[I18n-sig] Big5 Codecs
Tom Emerson
tree@basistech.com
Tue, 31 Oct 2000 14:39:41 -0500 (EST)
Frank J.S. Chen writes:
> > a) What source did you use for the mapping table?
>
> It follows the proposal issued by M.A. Lemburg.
> BIG5 encoding can map to Unicode encoding and reversely.
But the Unicode Consortium's mapping table does not round-trip Big 5
--- so where did you get the table?
> There are Level 1 and Level 2 in BIG5, so I define them apart.
> This table is complete, but I just make a small test, not well-tested
> indeed.
I have a few megabytes of Big Five encoded text --- I'll test it
out. ;-)
> > b) How do you handle EUDC code-points?
>
> What is EUDC code point? I cannot find this field name in
> the BMP layout.
EUDC are the End-User Defined Character region, the 3rd level of Big
5. Several groups, including HKUST, the Hong Kong government, and the
Taiwan military define characters in the 3rd region.

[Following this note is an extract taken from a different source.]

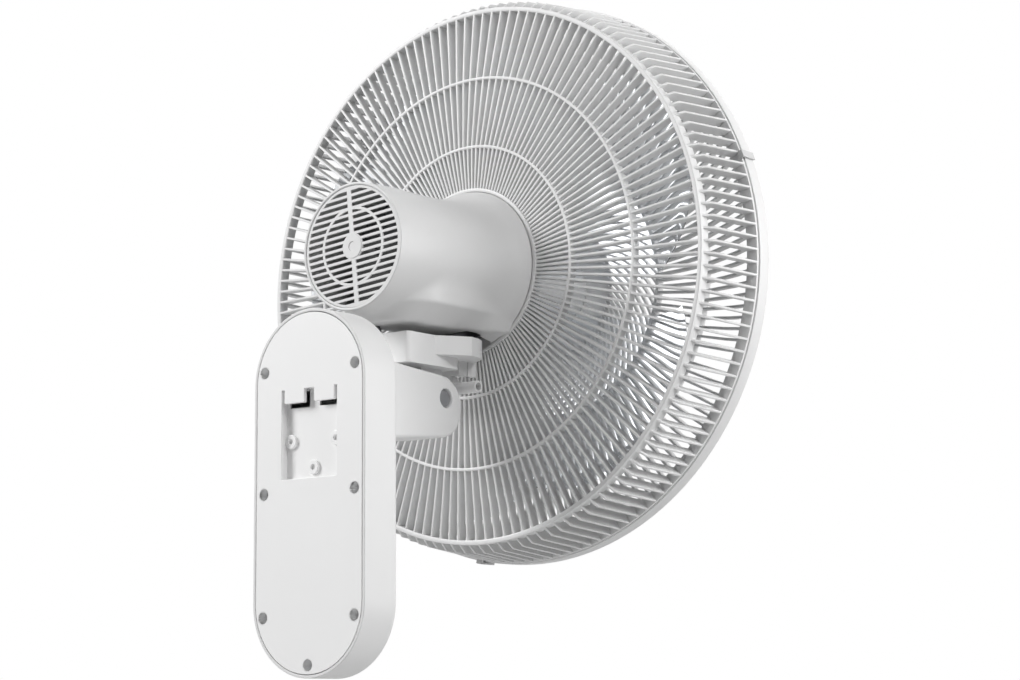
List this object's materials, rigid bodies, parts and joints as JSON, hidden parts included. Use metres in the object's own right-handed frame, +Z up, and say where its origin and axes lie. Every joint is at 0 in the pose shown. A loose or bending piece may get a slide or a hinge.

Other Big 5
extensions, such as ETen, also use this block.
EUDC is divided into three segments: 0xFA40 -- 0xFEFE, 0x8E40 --
0xA0FE, and 0x8140 -- 0x8DFE.
-tree
--
Tom Emerson Basis Technology Corp.
Zenkaku Language Hacker http://www.basistech.com
"Beware the lollipop of mediocrity: lick it once and you suck forever"